A Polish priest at the Vatican was accused Wednesday of collaborating with the communist-era secret police during the 1980s even as Pope John Paul II inspired his countrymen to resist the Soviet-backed regime.
The Reverend Konrad Stanislaw Hejmo, a member of the Dominican religious order, "was a secret collaborator of the Polish secret services under the names Hejnal and Dominik," Leon Kieres, head of the National Remembrance Institute, said at a news conference. The institute guards communist-era police files.
Kieres did not provide details or documentary proof to reporters, saying they will be published in May.
He said more documents about spying on church figures, including John Paul II, are to be published later this year in a book by a historian given special access to documents at the institute.
Hejmo, 69, told reporters in Rome that he had been making written reports on church matters for Polish church officials and had been sharing the reports with an acquaintance introduced to him by other priests as someone interested in church affairs.
"I have never been a secret collaborator," Hejmo said. "I can blame myself for being naive. This man came, we helped and on top of it I took his family around Rome ... I partly feel a victim of this situation now."
He says he only now has learned the man, a Pole who was living in Germany but has since died, might have been an intelligence agent.

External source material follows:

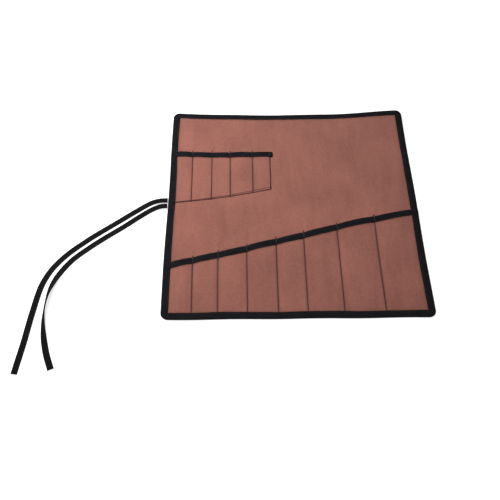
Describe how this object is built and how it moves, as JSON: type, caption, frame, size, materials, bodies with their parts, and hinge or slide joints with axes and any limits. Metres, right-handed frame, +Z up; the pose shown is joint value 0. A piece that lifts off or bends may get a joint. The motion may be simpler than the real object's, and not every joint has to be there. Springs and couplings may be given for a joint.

Hejmo's Dominican superior, the Reverend Maciej Zieba, told reporters at the news conference he had seen the files, which he called "convincing and shocking."
Andrzej Paczkowski, a historian at the institute, said the files contain some 700 pages and cover the 1980s and earlier years. He said Hejmo was not "some very important person."
Hejmo was an ever-present figure at John Paul's public events in his white robes, leading Polish pilgrims around and taking selected groups up to see the pope. He was at the general audience with Pope Benedict XVI in the Vatican on Wednesday morning.
He was close to the pope's entourage, but not a member of the inner circle. During the pope's recent hospitalization, for instance, he escorted the bishop of Zakopane, a town in southern Poland, to the Gemelli Polyclinic but did not go up to see the pope himself.
He had extensive contacts with Poles who visited Rome, and had arranged housing and other assistance for Polish refugees who had fled the communist regime, according to Poland's Catholic Information Agency news service.
Observers and church officials warned against passing a hasty judgment.
"We are still not sure of the type of the cooperation, whether he was simply talking about the Holy Father with the secret services or was actually providing secret information on him," Bishop Tadeusz Pieronek told reporters. "If he was providing information, than this would be a very sad truth."
Hejmo had been widely quoted about the pope's condition in the news media in the days leading up to John Paul's death April 2. He has served at the Vatican since 1979.
Polish-born John Paul, elected pope in 1978, would have been of great interest to the secret police because of his role in inspiring the Solidarity trade union opposition to the communist regime, which collapsed in 1989.
The release of communist-era information has created turmoil in Poland recently with the leak of an index to files in the custody of the remembrance institute.
The so-called Wildstein list, named after the journalist who obtained it, caused controversy and confusion because it lists both people who informed and people who were spied on without distinguishing between them.
Earlier this month, Kieres said he had recognized the taped voice of a clergyman who was secretly telling agents of Poland's communist secret services about Pope John Paul II. He said the news would have been "painful" to the pope.